People that DO have English as a primary language have 10+ years of compulsory education to perfect it;
Yes, I daresay I have completed 10+ years of compulsory education.
and that is ignoring secondary education. People that are ESL don't "ignorantly butcher" anything. They earnestly hone it and carve it; and make mistakes that can be corrected for. The people that DO "ignorantly butcher the language" are simply those that don't care.
If you actually think this is how people who speak English non-natively act I don't think you've ever met one. They screw up all the time, which is absolutely expected. When they make forum posts, they aren't perfect and you can't pin them down as simply not trying because the post isn't 'earnestly honed and carved'.
So I'm not sure what you're trying to get across. Where do you draw the line between "making mistakes that can be corrected for" and "ignorantly butchering the language"? So far, you don't. This is important, nuance and stuff.
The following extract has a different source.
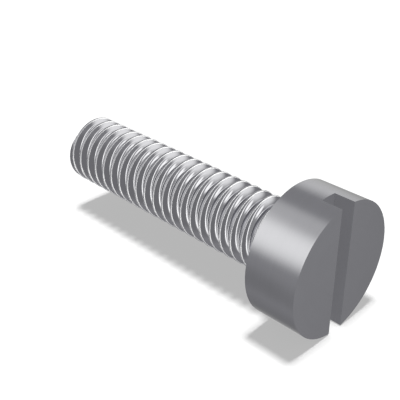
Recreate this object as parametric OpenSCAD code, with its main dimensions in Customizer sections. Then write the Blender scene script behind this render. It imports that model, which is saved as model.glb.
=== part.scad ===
// Slotted cheese head machine screw, fully threaded, as one turned and rolled piece.
// Units are millimetres. The screw stands on the slotted end of its head: z = 0 is the
// slotted face, the slot runs along X, and the shank points up along +Z.

/* [Thread] */
// Major diameter of the thread
thread_d = 2.5; // [2:0.1:3]
// Axial distance from one turn of the thread to the next
thread_pitch = 0.45; // [0.4:0.05:0.5]

/* [Shank] */
// Length from the underside of the head to the tip
shank_l = 10; // [4:1:12]
// Radius of the fillet where the neck meets the underside of the head
fillet_r = 0.2; // [0.2:0.05:0.3]
// Length of the plain neck between that fillet and the start of the thread
neck_l = 0.05; // [0.05:0.05:0.4]
// Turns that the thread takes to grow from the neck to its full form
runout_turns = 0.5; // [0.5:0.25:1.5]

/* [Head] */
// Diameter of the cheese head
head_d = 4.5; // [4:0.1:6]
// Height of the cheese head
head_h = 1.8; // [1.6:0.1:2.4]

/* [Slot] */
// Width of the driver slot
slot_w = 0.6; // [0.4:0.1:1]
// Depth of the driver slot below the slotted face
slot_depth = 0.7; // [0.4:0.1:0.9]

/* [Hidden] */

steel = [0.47, 0.47, 0.49];
// How far a cutting shape runs past the face that it cuts
overrun = 1;

// The 60 degree thread form is cut from a sharp triangle of this height
sharp_h = thread_pitch * sqrt(3) / 2;
crest_r = thread_d / 2;
pitch_r = crest_r - sharp_h * 3 / 8;
root_r = crest_r - sharp_h * 17 / 24;
// The root is rounded between its two tangent points on the flanks
root_round_r = sharp_h / 6;
root_half = root_round_r * cos(30);
root_tangent_r = root_r + root_round_r * (1 - sin(30));
crest_half = thread_pitch / 16;

// One pitch of the thread form as [axial offset, radius], from the middle of a root
FORM = [
    [-thread_pitch / 2, root_r],
    [-thread_pitch / 2 + root_half, root_tangent_r],
    [-crest_half, crest_r],
    [crest_half, crest_r],
    [thread_pitch / 2 - root_half, root_tangent_r]
];
// The form is placed at this many stations in each turn of the helix
turn_steps = 36;

tip_z = head_h + shank_l;
// The helix starts inside the head and runs on past the tip, where it is cut off flat
helix_start_z = head_h - thread_pitch * 3 / 4;
// Bearing of the crest at that height, which sets where the turns lie on the shank
helix_start_a = 195;
stations = turn_steps * ceil((tip_z - helix_start_z) / thread_pitch + 1);
// Height of the first station whose form lies clear of the plain neck
runout_z = head_h + fillet_r + neck_l + thread_pitch / 2;

// The fillet is sunk a little into the neck, so that it crosses the surface cleanly, and
// meets the head just outside the crests, so that a clamped plate clears the thread
fillet_axis_r = pitch_r + fillet_r * 0.9;

function station_z(i) = helix_start_z + thread_pitch * i / turn_steps;

// How much of the full thread depth there is at height z, from 0 to 1
function growth(z) = min(1, max(0, (z - runout_z) / (thread_pitch * runout_turns)));

// A form point, placed at station i on the right-handed helix
function helix_point(i, point) =
    let (
        angle = helix_start_a + 360 * i / turn_steps,
        r = pitch_r + (point[1] - pitch_r) * growth(station_z(i))
    )
    [r * cos(angle), r * sin(angle), station_z(i) + point[0]];

// Index of form point j at station i; past the last one comes the first, one turn on
function index(i, j) =
    j < len(FORM) ? i * len(FORM) + j : (i + turn_steps) * len(FORM);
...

That's the point here. You don't draw a line. You complain about all of these people butchering our language, and then when somebody calls you out to say "hey maybe there English is just bad and they're practicing", you retort that you can tell the difference exactly. Of course, you don't explain how you do this, because you don't explain anything here.
You tell us there are the people trying and then there are the butchers. That's about it. You gave this massively exaggerated example earlier of how someone might claim that English is their second language, because that makes the entire situation seem much less blurry than it really is. Give us a real quote or something. I'm not even sure how this is on-topic anymore, the whole claim that this exists as a problem just seems exaggerated and manufactured in the first place.